_TASK PROMPT_
Scan the data for lines with "imported" and report the count by itself.

= = =

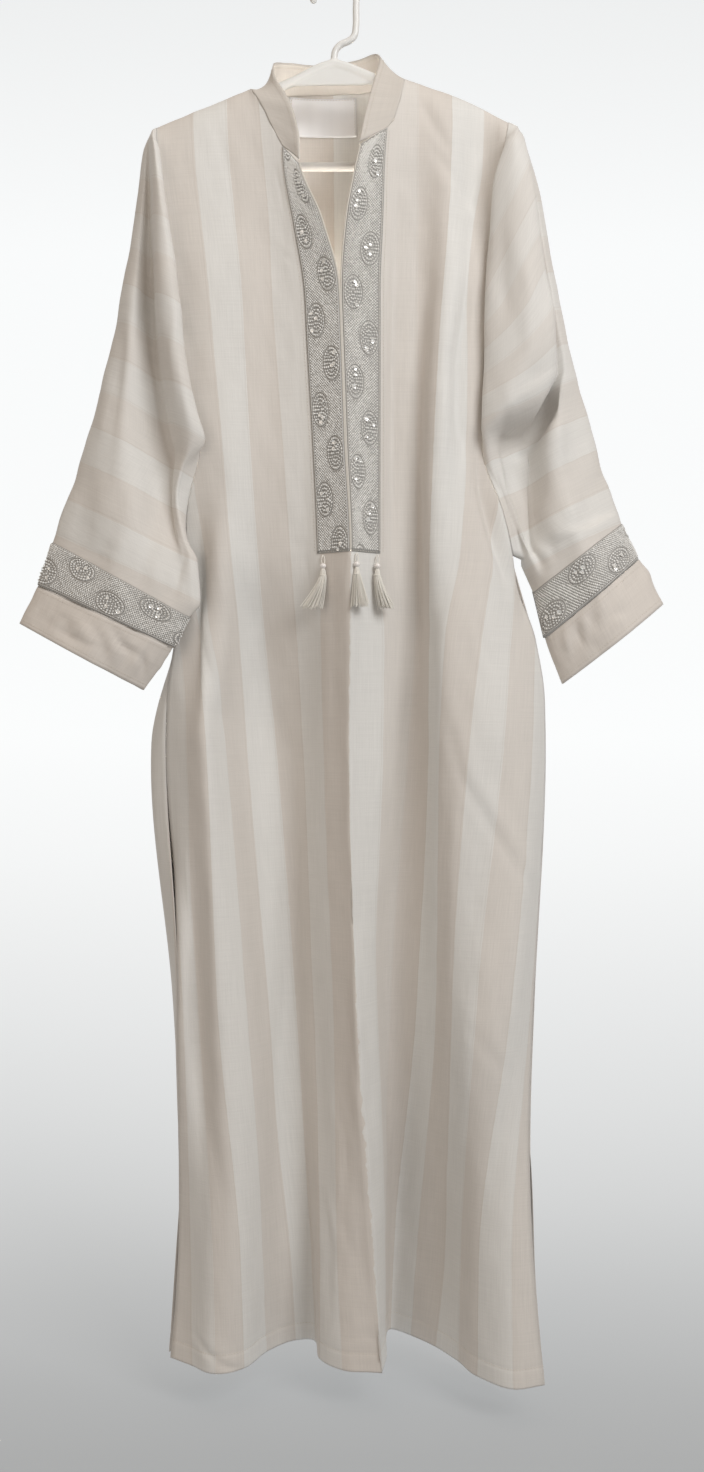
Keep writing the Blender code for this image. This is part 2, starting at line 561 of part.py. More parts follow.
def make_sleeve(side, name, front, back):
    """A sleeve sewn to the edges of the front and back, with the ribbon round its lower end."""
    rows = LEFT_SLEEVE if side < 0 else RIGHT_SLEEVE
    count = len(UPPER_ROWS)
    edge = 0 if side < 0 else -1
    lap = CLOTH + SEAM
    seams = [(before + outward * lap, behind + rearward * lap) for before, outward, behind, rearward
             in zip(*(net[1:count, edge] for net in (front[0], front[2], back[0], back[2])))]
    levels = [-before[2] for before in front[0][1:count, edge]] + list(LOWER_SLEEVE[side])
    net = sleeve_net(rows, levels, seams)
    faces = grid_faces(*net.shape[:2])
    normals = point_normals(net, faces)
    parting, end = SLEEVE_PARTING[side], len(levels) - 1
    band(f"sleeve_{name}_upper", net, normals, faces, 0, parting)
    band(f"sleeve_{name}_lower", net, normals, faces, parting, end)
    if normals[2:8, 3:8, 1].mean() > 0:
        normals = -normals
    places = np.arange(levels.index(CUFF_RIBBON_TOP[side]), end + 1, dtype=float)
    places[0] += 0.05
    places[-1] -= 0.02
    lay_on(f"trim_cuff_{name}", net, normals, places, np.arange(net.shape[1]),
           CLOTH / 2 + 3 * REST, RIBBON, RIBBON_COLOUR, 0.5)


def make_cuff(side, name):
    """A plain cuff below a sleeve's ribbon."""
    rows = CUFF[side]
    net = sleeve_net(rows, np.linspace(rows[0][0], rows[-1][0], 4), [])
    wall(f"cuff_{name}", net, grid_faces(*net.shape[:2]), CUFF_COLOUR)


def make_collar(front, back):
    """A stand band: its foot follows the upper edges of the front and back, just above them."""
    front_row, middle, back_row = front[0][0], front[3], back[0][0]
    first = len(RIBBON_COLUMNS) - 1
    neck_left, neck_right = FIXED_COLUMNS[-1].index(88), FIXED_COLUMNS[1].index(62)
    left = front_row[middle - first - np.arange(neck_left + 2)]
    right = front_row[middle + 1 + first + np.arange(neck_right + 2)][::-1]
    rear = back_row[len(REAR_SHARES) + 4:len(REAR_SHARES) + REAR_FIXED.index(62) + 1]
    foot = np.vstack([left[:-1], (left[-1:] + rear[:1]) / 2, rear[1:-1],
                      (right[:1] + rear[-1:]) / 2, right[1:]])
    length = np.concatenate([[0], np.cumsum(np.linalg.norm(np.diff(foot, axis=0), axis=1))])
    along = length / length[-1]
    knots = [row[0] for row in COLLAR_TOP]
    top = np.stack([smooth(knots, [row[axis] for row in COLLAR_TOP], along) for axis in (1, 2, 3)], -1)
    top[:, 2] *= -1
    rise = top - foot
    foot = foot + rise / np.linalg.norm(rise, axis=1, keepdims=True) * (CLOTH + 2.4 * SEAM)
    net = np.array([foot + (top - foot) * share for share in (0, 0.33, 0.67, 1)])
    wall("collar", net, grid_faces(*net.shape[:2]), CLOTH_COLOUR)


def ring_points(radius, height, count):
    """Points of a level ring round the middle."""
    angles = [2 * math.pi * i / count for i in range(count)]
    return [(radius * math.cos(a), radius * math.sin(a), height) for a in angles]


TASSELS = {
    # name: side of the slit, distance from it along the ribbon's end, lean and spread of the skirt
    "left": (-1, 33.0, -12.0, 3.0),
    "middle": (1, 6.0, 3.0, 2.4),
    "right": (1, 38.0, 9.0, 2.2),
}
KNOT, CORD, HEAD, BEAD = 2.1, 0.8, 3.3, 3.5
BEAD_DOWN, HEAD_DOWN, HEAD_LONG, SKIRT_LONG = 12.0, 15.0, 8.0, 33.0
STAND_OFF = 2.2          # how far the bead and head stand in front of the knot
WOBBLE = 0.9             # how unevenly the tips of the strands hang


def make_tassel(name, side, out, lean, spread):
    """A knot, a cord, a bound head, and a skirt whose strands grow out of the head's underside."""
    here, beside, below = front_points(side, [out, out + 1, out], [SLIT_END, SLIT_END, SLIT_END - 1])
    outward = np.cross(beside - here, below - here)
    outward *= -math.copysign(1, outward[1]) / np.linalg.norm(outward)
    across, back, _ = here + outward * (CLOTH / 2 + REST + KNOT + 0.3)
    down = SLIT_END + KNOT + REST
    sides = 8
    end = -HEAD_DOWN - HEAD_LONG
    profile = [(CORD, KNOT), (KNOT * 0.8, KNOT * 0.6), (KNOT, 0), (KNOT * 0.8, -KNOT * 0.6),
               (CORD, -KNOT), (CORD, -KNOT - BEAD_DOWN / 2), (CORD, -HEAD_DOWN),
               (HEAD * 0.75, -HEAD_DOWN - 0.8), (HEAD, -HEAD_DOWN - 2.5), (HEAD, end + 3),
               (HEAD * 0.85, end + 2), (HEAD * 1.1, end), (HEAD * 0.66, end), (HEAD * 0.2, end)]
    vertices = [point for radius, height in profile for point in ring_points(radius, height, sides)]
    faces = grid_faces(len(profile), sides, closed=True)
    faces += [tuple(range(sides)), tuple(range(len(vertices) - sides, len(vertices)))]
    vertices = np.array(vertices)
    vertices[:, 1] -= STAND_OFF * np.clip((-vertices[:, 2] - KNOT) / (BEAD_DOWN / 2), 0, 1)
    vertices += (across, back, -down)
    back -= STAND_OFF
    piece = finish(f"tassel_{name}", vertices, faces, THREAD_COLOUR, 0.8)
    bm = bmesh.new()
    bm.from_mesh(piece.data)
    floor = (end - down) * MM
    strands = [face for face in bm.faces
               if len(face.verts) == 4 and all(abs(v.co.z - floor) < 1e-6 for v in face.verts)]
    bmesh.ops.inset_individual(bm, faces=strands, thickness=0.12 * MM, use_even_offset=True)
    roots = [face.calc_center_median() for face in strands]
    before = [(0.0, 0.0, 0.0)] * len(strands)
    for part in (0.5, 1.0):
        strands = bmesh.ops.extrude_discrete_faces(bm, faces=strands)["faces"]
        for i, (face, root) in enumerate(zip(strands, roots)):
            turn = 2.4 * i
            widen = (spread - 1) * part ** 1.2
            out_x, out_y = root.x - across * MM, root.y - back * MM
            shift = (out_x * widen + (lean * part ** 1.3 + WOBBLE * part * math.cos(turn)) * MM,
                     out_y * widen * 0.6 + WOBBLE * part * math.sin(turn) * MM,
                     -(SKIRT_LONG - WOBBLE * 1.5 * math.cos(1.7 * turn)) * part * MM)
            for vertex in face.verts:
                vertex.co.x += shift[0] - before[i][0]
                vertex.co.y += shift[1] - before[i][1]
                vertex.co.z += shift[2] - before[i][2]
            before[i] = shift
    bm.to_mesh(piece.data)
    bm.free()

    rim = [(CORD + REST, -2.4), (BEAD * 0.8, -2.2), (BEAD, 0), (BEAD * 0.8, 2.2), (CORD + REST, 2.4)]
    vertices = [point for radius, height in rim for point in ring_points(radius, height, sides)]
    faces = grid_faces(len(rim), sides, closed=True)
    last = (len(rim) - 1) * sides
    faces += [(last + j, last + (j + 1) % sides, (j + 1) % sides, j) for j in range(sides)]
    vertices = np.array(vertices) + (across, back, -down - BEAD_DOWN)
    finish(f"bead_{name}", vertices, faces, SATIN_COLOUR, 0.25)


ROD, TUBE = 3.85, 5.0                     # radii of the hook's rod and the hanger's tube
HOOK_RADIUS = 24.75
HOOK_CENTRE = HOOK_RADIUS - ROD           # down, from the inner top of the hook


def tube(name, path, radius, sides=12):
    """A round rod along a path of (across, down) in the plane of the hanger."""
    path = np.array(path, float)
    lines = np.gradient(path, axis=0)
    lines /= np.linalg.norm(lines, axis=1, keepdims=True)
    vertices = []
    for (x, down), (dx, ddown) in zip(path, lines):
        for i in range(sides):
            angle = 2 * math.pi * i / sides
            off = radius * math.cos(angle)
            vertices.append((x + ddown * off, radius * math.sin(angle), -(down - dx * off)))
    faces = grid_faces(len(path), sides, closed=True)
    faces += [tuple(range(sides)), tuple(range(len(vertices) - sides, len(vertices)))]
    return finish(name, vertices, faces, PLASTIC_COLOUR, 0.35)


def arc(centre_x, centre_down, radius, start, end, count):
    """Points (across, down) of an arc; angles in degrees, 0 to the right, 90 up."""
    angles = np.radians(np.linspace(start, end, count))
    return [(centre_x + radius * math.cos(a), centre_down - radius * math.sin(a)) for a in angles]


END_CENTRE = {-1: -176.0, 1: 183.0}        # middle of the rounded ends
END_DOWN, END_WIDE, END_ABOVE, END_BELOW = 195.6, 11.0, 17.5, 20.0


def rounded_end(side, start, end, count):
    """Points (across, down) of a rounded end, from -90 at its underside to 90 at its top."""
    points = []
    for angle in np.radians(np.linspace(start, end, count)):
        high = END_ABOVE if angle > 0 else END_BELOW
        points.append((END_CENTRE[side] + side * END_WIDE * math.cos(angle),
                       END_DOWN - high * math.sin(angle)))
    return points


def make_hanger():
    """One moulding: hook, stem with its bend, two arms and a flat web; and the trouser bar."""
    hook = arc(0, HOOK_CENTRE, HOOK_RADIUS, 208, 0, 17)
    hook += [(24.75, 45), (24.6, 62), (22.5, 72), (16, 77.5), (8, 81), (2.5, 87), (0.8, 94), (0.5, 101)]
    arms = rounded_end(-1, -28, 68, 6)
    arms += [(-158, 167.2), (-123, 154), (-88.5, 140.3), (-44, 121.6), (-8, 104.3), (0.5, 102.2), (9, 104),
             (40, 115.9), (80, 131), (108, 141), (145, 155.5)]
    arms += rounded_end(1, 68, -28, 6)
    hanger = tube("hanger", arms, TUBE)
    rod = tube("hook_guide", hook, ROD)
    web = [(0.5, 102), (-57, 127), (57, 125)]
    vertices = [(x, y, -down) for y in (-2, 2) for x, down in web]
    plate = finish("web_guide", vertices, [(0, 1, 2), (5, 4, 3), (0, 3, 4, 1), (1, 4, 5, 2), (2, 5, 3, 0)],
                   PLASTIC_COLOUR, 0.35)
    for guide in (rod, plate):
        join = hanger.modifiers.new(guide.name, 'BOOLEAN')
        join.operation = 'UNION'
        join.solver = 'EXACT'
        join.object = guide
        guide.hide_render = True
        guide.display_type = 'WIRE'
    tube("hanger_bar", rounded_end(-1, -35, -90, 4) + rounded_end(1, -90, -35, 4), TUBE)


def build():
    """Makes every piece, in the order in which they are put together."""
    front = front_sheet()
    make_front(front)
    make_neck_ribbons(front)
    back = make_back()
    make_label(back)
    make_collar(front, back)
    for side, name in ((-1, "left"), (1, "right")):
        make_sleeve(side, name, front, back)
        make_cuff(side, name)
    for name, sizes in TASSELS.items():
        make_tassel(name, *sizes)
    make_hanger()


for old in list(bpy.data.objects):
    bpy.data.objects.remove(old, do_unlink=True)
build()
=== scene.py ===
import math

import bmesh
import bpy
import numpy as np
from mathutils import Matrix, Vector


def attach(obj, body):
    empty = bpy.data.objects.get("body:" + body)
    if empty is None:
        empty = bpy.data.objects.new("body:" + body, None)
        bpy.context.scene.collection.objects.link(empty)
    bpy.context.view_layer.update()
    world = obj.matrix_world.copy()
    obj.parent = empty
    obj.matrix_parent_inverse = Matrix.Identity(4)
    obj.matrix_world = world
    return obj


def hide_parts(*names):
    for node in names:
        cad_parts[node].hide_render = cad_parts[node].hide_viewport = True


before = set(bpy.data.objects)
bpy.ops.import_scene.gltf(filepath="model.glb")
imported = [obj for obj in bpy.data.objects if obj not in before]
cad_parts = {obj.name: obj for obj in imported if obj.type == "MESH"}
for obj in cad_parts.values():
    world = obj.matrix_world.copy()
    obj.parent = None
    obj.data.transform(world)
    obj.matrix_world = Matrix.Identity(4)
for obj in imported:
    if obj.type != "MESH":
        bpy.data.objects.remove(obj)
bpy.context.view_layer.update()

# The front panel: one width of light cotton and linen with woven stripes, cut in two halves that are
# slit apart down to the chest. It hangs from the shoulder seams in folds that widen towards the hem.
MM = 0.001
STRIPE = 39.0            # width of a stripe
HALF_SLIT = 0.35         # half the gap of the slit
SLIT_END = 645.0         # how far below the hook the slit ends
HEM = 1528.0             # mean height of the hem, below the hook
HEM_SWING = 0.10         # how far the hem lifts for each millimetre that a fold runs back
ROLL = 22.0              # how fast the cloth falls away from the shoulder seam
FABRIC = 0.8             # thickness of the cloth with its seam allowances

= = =

_RESPONSE TO THE EXERCISE_
3